With paper towels, I gently dry the surface, wiping along grain direction, removing wet saw dust on surface left from first sand. For me, this tends to clump together, so I need to be careful to wipe it off carefully. Leaving it makes next step harder.

Gentle dry
Gentle dry.

Step 4-6: Repeat above process

After carefully checking surface (that it is smooth & no dents), I repeat steps 1-3 again with 600 grit paper.

Spraying on water
Rewetting surface again, then will spread gently with finger tips

Resand
Re-sand with 600 grit paper, only along wood grain

Drying surface
Carefully dry surface again

Step 7-12: Repeat for other side

Whether or not I will use both sides, it is vital to wet sand both sides the same. Wood is a natural product which grew with large amounts of water in it. Treating only one side could introduce stress into the timber, leading to cupping/twisting etc., which could ruin a very good block.

Step 13: Check surfaces

Carefully check block.

Step 14: Leave to dry fully

After carefully checking block, I leave to dry, upright.

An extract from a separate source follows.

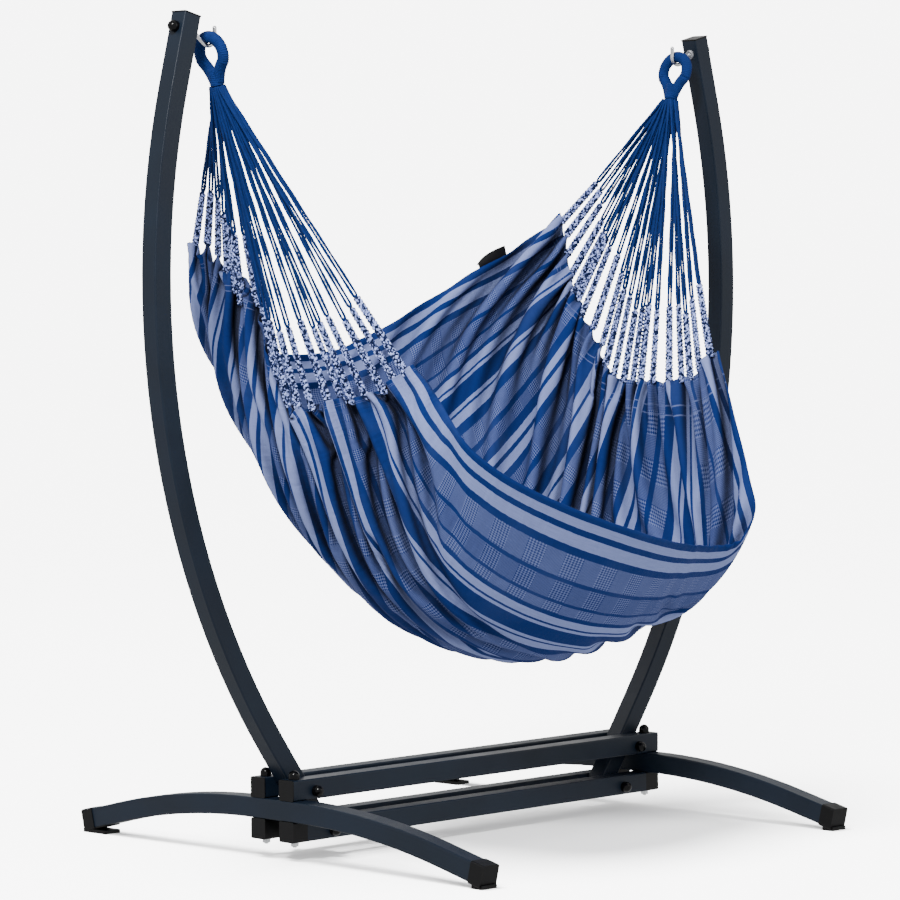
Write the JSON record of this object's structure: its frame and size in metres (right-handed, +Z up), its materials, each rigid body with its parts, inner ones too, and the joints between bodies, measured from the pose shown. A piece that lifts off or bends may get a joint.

Vital that both surfaces dry at an equal rate, otherwise may introduce stress into timber, and it may cup / twist out of shape.

Block should be left fully vertical - however for photo below I couldn't do that - however you should - and don't let things touch the surface while drying.

Leave away from sunlight, and away from heat sources. Let it dry slowly and naturally - don't force it - you'll regret it.

Leave to dry
Leave to dry - but it should be upright, not on side like here!

Completed block

Once dry, block can be stored or used. If storing, I always store upright, out of sunlight, and not near heat sources.